El paro juvenil es un problema endémico de la economía española. También de la catalana, claro. Es uno de los más elevados de la zona euro. Con la crisis del covid se ha vuelto a disparar, como no podía ser de otro modo: ahora mismo es del 27% entre los 16 y los 29 años, pero del 38% entre los 16 y los 24, cuando el paro global es del 13,9%. Además, venimos de la crisis financiera, que en 2013 ensartó el dato hasta el 50%. El modelo económico del Estado está basado en trabajos de baja calificación, con la construcción y el turismo como grandes motores. Cambiar este paradigma es la única vía para romper una dinámica que no genera estímulos en buena parte de la juventud para lograr un alto nivel formativo y técnico, sea a través de estudios universitarios o de grados de formación profesional. De hecho, donde hay un déficit más evidente es en la formación profesional, que a pesar de los intentos de ligarla a la industria no acaba de funcionar con la calidad y el alcance que sería necesario. El resultado, pues, es que la población juvenil sigue siendo la víctima principal de un sistema que, en conjunto, le da pocas oportunidades laborales y, cuando hay, son de poco nivel salarial. Los bajos sueldos son un drama.
Si a esto le sumamos el gravísimo problema del acceso a la vivienda, con unos precios muy por encima del poder adquisitivo medio juvenil, y una pandemia que ha agravado la sensación de aislamiento y olvido, ya tenemos el problema perfectamente definido: los jóvenes de nuestro país no tienen perspectiva de poderse construir, sobre todo desde el punto de vista económico, una autonomía vital. “No quiero tener que compartir piso hasta los 40”, nos dicen. Y no es solo esto, sino que se sienten expulsados del bienestar y del progreso que sí que pudo lograr la generación de sus padres, a la vez que ven como la crisis climática pone en peligro global la supervivencia planetaria y como la democracia española muestra síntomas claros de degradación de las libertades fundamentales. Todo ello, un panorama que como mínimo hay que calificar de frustrante.

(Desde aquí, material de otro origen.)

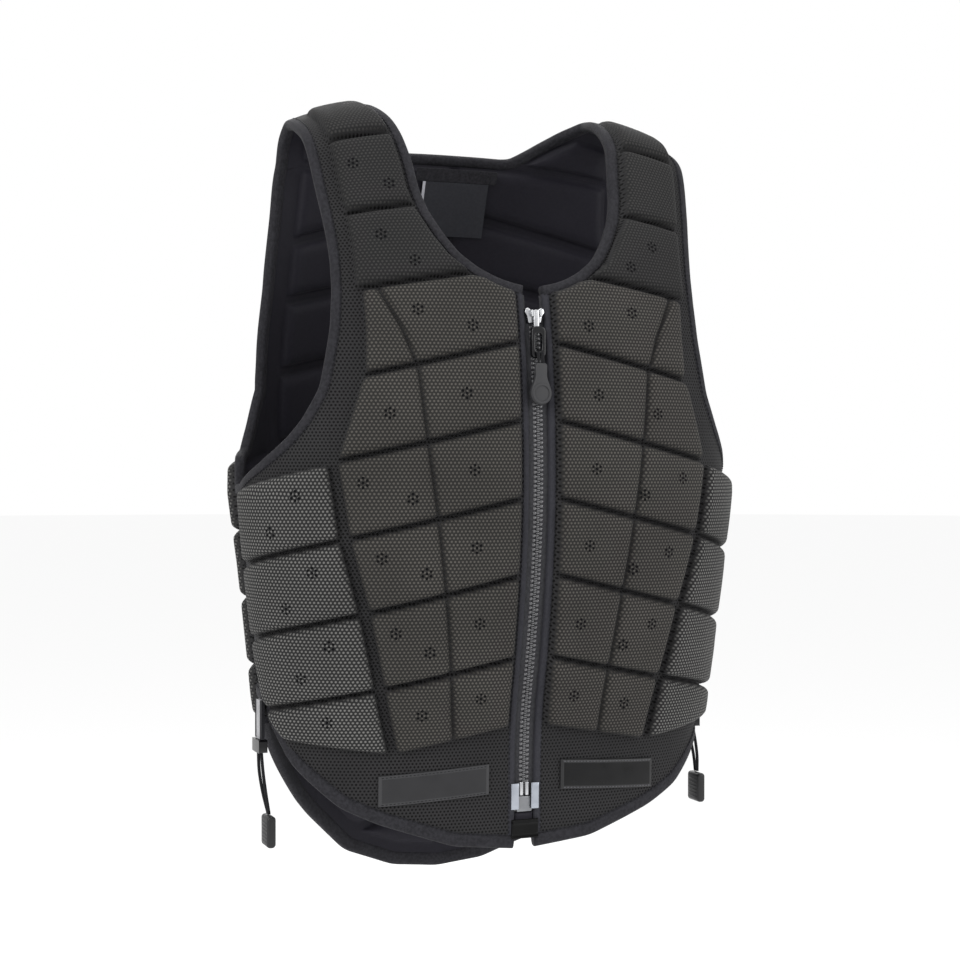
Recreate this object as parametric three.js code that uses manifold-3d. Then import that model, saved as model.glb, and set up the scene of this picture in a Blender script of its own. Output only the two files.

Por eso no nos tendría que extrañar que la desafección política y social de una parte importante de los jóvenes sea hoy un hecho tan visible. En algunos casos les empuja al compromiso cívico, en otros a la reacción visceral no exenta de brotes violentos, y también está la vía de la fuga al extranjero en busca de mejores oportunidades de trabajo y de vida. Estamos, en cualquier caso, ante un problema generacional que está hipotecando no solo a los afectados, sino a todo el conjunto de la sociedad. Si los mejores se van y los que se quedan se instalan mayoritariamente en la desesperanza, cuesta encontrar motivos para el optimismo colectivo de cara a las próximas décadas.
La salida tiene que pasar por trabajar por un aumento de la exigencia y de la calidad del sistema educativo que no olvide la equidad de acceso, y por una ágil reconversión del modelo económico para basarlo, precisamente, en la buena formación. Y todo esto, claro, acompañado de una política de vivienda pública ambiciosa. Hay mucho que hacer. Y es urgente ponerse a ello.